Tuesday, February 17, 2009

Immature dreams

So, last night I had an odd dream. I was dreaming something, I don't remember what, and someone asked me a question. I responded "It was like punching a dragon," and then I had a flashback to me, punching a dragon. Kinda like this:

It was pretty much the best dream ever, I think.

Saturday, February 14, 2009

Immature Music

So, last night I volunteered at an art show near the Navy Yard in SE DC. At least I assume its near the Navy Yard, cause that's the metro stop.

It was a joint art show between a few organizations and the apartment complex, which was trying to show how trendy and cool it was to live there. Hipsters galore.

I was bartending in the tent, which was where some artists were painting live, which was pretty neat. The were also experimental musicians performing, which was incredible. This led to three top moments of the night, in no particular order, and not all music related:

1. Two musicians were performing together (one who kept trying to hit on my co-bartender.) There sound bordered between feedback and cats dying. My favorite moment, though, was when one of the members made a slight adjustment on his mixer, and the other person gave him a horrible look of disgust. Like "What the hell did you just do?"

2. Another guy came over to get our free pretzels, and was talking to someone, and just kept missing the bucket, and ended up almost reaching into the trash. My friend and I just stared, and when he realized we were watching it ended up being the most awkward moment of the night for me.

3. The last band to play had some amazing lyrics. The best, I'm sure, were spoken through a french horn, making them completely unintelligible. One guy came over to talk to us while they played, and said "Man, interesting, huh? They sure are unique. What is that? A french horn. Definitely a french horn." before walking away. Other lyrics we could understand were: "Prepared by the court eunuchs! In the catherdraaaaaaaaaal!" and "We make sheep meat for the king!"

It was definitely an interesting night.

Friday, February 13, 2009

Immature Words

Friggatriskaidekaphobia is the fear of Friday the 13th. As that is what today is, I thought I would share it with you. It also may be the coolest phobia out there.

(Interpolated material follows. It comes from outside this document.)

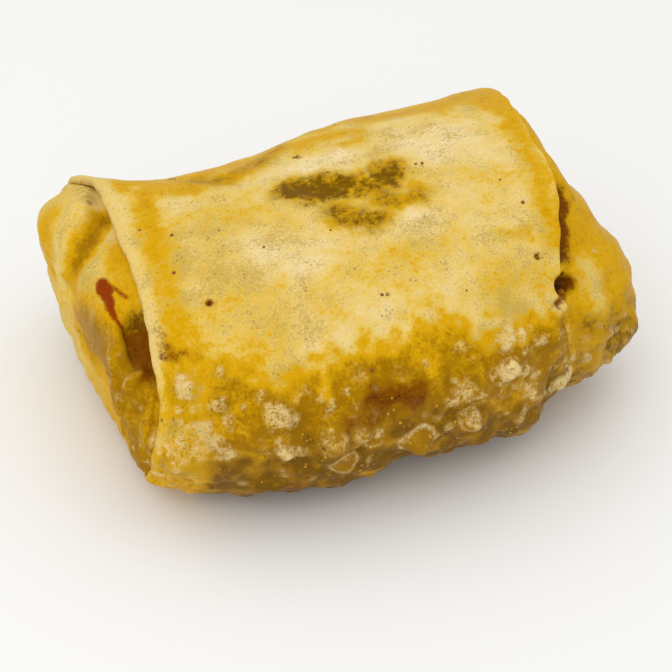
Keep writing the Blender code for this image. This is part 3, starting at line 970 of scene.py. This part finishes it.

Well, good luck today, all you friggatriskaidekaphobics.

Tuesday, February 10, 2009

The Immature Critic

As a watcher of movies and a haver of opinions, the idea of writing a movie review has always appealed to me. Actually, the idea of getting paid to do it and also getting advanced screenings of upcoming films is more what appealed to me. Nevertheless, even the big reviewers probably had to start small (ie, writing for a blog no one reads), before blossoming into people whose opinions are apparently better than mine.

For the first of no doubt many Immature Poets illustrious reviews, I have chosen the film (which may end up gendering me a little despite the fantastic anonymity of the blogging world): He’s Just Not That Into You.

For starters, I’m going to go out on a controversial limb and disagree with the prevailing sentiments of other reviewers on this one and declare is a fine film! This is mostly because it’s edgy and cool to disagree with the majority, but also because I really did like it. Granted, there were definitely some mixed messages and at the end I’m not sure what the movie was really trying to tell women, but really doesn’t that just make it profound?

Also, at first I was a little reluctant to consider the guy from the Mac commercials as a credible lothario or romantic lead. “Why are all these hot women going for that lame guy?” was a question that crossed my mind early on. By the end though, he had won me over with his shiny hair and bizarre last act character change.

I would definitely recommend seeing this film in a theater setting (as opposed to illegally downloading it, which I would NEVER condone). Not because it has sweeping scenery or an epic quality, but just because the audience was mostly women and they were very vocal during the movie. Also, there is inevitable post movie discussion potential! It is a veritable treasure trove of ethical questions just waiting to be unearthed.

I’m not saying this movie is perfect or that is should be nominated for an Oscar or that it should be revered as a work of fine art above all movies ever made in any language since the onset of film making. In fact, some aspects are troubling about it. Mostly the fact that I ended up finding Ben Affleck the most likeable male character. But overall, I consider this experience $11 reasonably well spent (which translates to about….3 stars).

Friday, February 6, 2009

There's Something about Shamu

My friend informed me about the silly idea of Shamu's shows having names. You know, Sea World Shamu. She sent me some examples like these:

1971-1974 Shamu Goes Hollywood
1974-1975 Shamu for Mayor
1975-1977 Shamu the Yankee Doodle Whale
1977-1980 Shamu Goes to College

And then told me about some other name ideas she came up with, like "Weekend at Shamu's." jessicarobot:which would be like Weekend at Bernie's
me: hahaha
me: shamu dies mid show?
jessicarobot: only way funnier because 2 dudes carrying around a dead killer whale and pretending it's alive

Some Honorable Mentions, first: When Harry Met Shamu, A Streetcar named Shamu, The Hunt for Red Shamu, For the Love of the Shamu, My Dog Shamu, Of Mice and Shamu, The Shamus of Wrath,

Well, here are my top ten Shamu shows:

10. Slumdog Shamu

9. Shamu Wars

8. Shamu likes it Hot

7. Mystery Shamu Theatre 3000

6. La Dolce Shamu

5. Night of the living Shamu

4. The Shamu Redemption

3. Million Dollar Shamu

2. Shamu's List

1. The Seven Shamuri

I think that about does it. Besides the fact that Shamuri need to be a real thing.

Tuesday, February 3, 2009

Sunday, February 1, 2009

Immature Poets are brilliant

See, I told you it was here all along.